Sanou Mbaye, ancien haut fonctionnaire sénégalais de la Banque africaine de développement et auteur de L’Afrique au secours de l’Afrique
La politique du taux de change fixe adoptée par les pays de la zone franc est une aberration. L’appréciation de l’euro par rapport au dollar a été, depuis plusieurs années, préjudiciable aux économies de ces pays. De janvier 1999 à mai 2008, l’euro est passé de 1,17 à 1,59 dollar, ce qui signifie que le franc CFA, monnaie des économies jugées parmi les plus indigentes du monde, s’apprécie par rapport au billet vert. Cela ne manque pas de poser problème, car les prix des principaux produits d’exportation de la zone comme le café, le cacao et le coton sont libellés en dollars, tandis que ceux de leurs plus gros volumes d’importation le sont en euros.
Ainsi, se faire payer ses exportations en monnaie faible et régler ses importations en monnaie forte ne peut que donner des balances commerciales chroniquement déficitaires. De surcroit, la convertibilité du franc CFA et le régime de contrôle du mouvement des capitaux mis en place par la France en 1993 favorisent une fuite massive des capitaux en direction de l’Hexagone. Cette hémorragie est une des principales causes structurelles de la pauvreté dans les pays de la zone franc. De plus, en l’absence d’un gouvernement économique européen et de l’adoption par les pays européens de politiques de relance communes face à la crise mondiale, le scénario d’une désintégration de la monnaie européenne, avec des conséquences désastreuses pour les pays de la zone franc, n’est plus à exclure.
«Il faut avoir la monnaie de son commerce extérieur»
Lionel Zinsou, Banquier d’affaires, économiste franco-béninois
Certains banquiers et certains fonctionnaires du Fonds Monétaire International (Fmi) pensent qu’il faut rompre avec la parité fixe du franc CFA avec l’Euro. Ces personnes pensent que les pays de cette zone seraient plus compétitifs en ayant une monnaie plus faible. Mais plusieurs gouvernements sont farouchement opposés à mettre fin à l’arrimage du franc CFA à l’Euro. En ce qui me concerne, je défends cette parité fixe entre le franc CFA et l’Euro. D’abord parce que cela permet à nos pays d’avoir une monnaie stable. Ensuite parce que nos économies importent autant qu’elles exportent. Une monnaie forte leur permet d’importer relativement moins cher. Les importations dans les pays de la zone Franc sont obligatoires et concernent essentiellement des denrées alimentaires ou des hydrocarbures ou des biens manufacturés.

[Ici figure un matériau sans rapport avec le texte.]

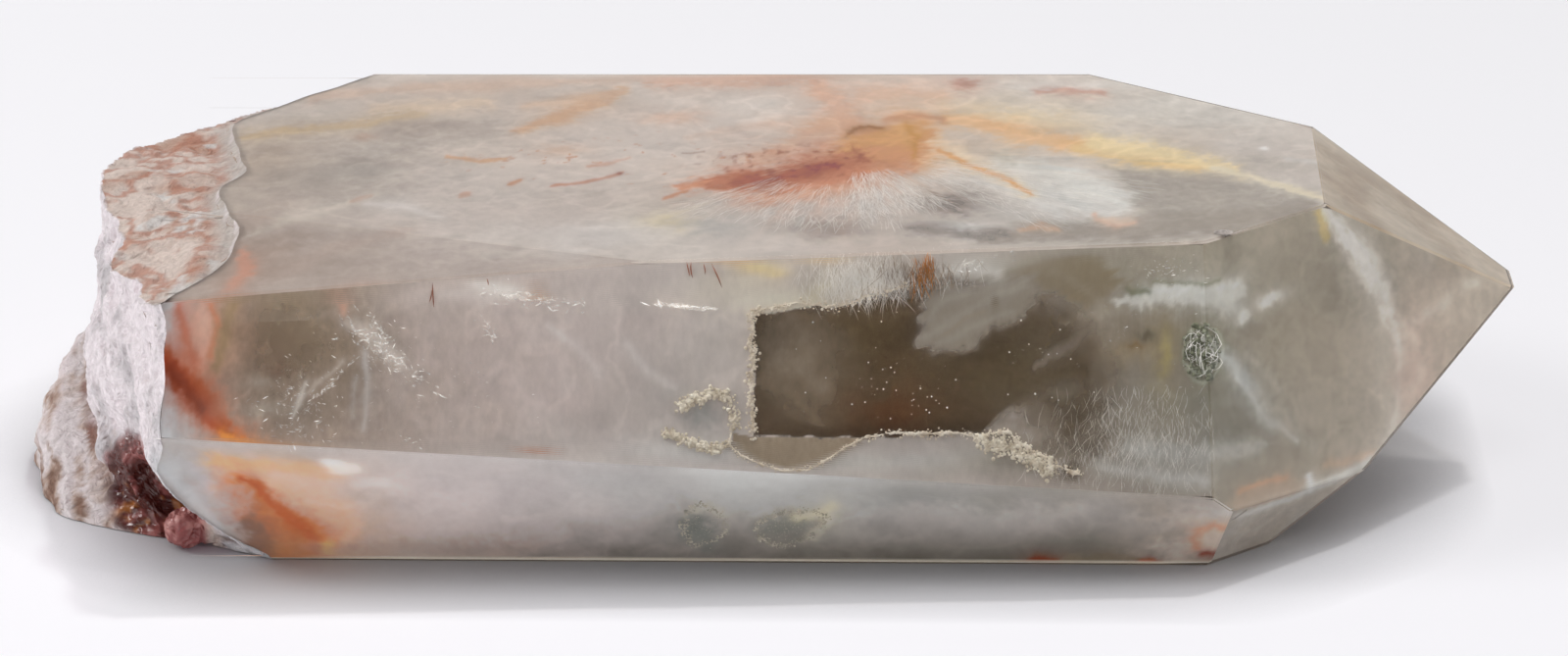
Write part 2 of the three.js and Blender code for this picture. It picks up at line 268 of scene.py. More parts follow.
def crust_colours(points, ways, rim_distance):
    """The broken end's colour, and how glossy it is, for each point."""
    patchy = cloud(points, 2.4, 61)
    fine = cloud(points, 0.7, 71, 4)
    broad = cloud(points, 4.5, 77, 3)
    crust = mix(srgb(243, 236, 239), srgb(208, 204, 206), smooth(patchy, -0.1, 0.5))
    # Painted shade: the crust turns bluish grey low down near its rim.
    low_rim_shade = smooth(rim_distance, 2.4, 0.2) * smooth(points[:, 2], 13.0, 8.0)
    crust = mix(crust, srgb(196, 200, 202), low_rim_shade * 0.7)
    by_crease = smooth(fine, 0.22, 0.55) * smooth(behind_crease(points), -6.0, -1.0)
    crust = mix(crust, srgb(168, 140, 124), by_crease * 0.7)
    crust = mix(crust, srgb(116, 92, 80), crust_pits(points) * 0.75)
    along = np.stack([points[:, 0], behind_crease(points), points[:, 2] * 0.3], 1)
    streak = noise(along, [1.0, 0.45, 3.2], 81) + 0.5 * noise(along, [0.6, 0.2, 1.8], 83) + 0.5 * fine
    lump = mix(srgb(229, 221, 221), srgb(190, 168, 154), smooth(streak + 1.4 * broad, -0.5, 0.35))
    lump = mix(lump, srgb(132, 98, 80), smooth(streak + 0.9 * broad, 0.05, 0.6) * 0.85)
    lump = mix(lump, srgb(150, 98, 86), smooth(broad, 0.15, 0.4) * smooth(streak, -0.1, 0.3) * 0.6)
    colour = mix(crust, lump, smooth(behind_crease(points) + 0.8 * patchy, -0.4, 0.9))
    shoulder = mix(srgb(218, 202, 192), srgb(192, 158, 140), smooth(broad + 0.4 * patchy, -0.25, 0.25))
    veins = smooth(1 - 3.2 * np.abs(cloud(points, 2.6, 91, 4)), 0.45, 0.95)
    shoulder = mix(shoulder, srgb(178, 112, 84), veins * 0.65)
    shoulder = mix(shoulder, srgb(222, 222, 220), smooth(patchy + 0.5 * fine, 0.15, 0.5) * 0.8)
    shoulder = mix(shoulder, srgb(144, 106, 90), smooth(fine - 0.3 * patchy, 0.3, 0.6) * 0.5)
    shoulder = mix(shoulder, srgb(192, 186, 180), smooth(rim_distance + 0.6 * patchy, 2.2, 0.4) * 0.85)
    colour = mix(colour, shoulder, on_shoulder(points, ways))
    from_hollow = np.linalg.norm((points - HOLLOW_CENTRE) / HOLLOW_RADII, axis=1)
    hollow = smooth(from_hollow + 0.12 * fine, 1.08, 0.85)
    dark = mix(srgb(84, 38, 32), srgb(156, 94, 90), smooth(cloud(points, 1.6, 97), -0.1, 0.25))
    dark = mix(dark, srgb(176, 112, 58), smooth(fine, 0.1, 0.4) * smooth(points[:, 2], 4.0, 1.5))
    colour = mix(colour, dark, hollow)
    knob = smooth(np.linalg.norm(points - KNOB_CENTRE, axis=1), 2.3, 1.8)
    pink = mix(srgb(150, 84, 82), srgb(196, 140, 134), smooth(cloud(points, 0.9, 99), -0.1, 0.4))
    colour = mix(colour, mix(pink, srgb(214, 200, 190), smooth(points[:, 0], -37.4, -36.6)), knob)
    gloss = np.clip(hollow + knob + 0.3 * on_shoulder(points, ways), 0, 1)
    return colour, gloss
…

Si ces économies optent pour une monnaie faible, leurs importations coûteront encore plus cher. Il faut aussi noter que pour exporter, il faut d’abord importer certains intrants. Autre chose : les échanges des pays de la zone CFA sont très majoritairement tournés vers l’Union européenne. Je pense qu’il faut avoir la monnaie de son commerce extérieur. Personnellement, je suis fermement opposé à un taux de change flottant.
Du franc des Colonies Françaises d’Afrique au franc de la Communauté Financière Africaine
Le Franc CFA a été crée le 26 décembre 1945. La France avait ratifié, ce jour-là, les accords de Bretton Woods et procédé à la première déclaration de parité auprès du Fonds Monétaire International (FMI). Le franc CFA signifiait alors le « franc des Colonies Françaises d’Afrique ». En 1958, il devient « franc de la Communauté Française d’Afrique ». Mais cette définition a changé plus tard pour devenir « franc de la Communauté Financière Africaine » pour les pays membres de l’UEMOA (Bénin, Burkina Faso, Côte d’Ivoire, Guinée Bissau, Mali, Niger, Sénégal et Togo), et « franc de la Coopération Financière en Afrique Centrale » pour les pays membres de la CEMAC (Cameroun, Centrafrique, Congo, Gabon, Guinée Equatoriale et Tchad).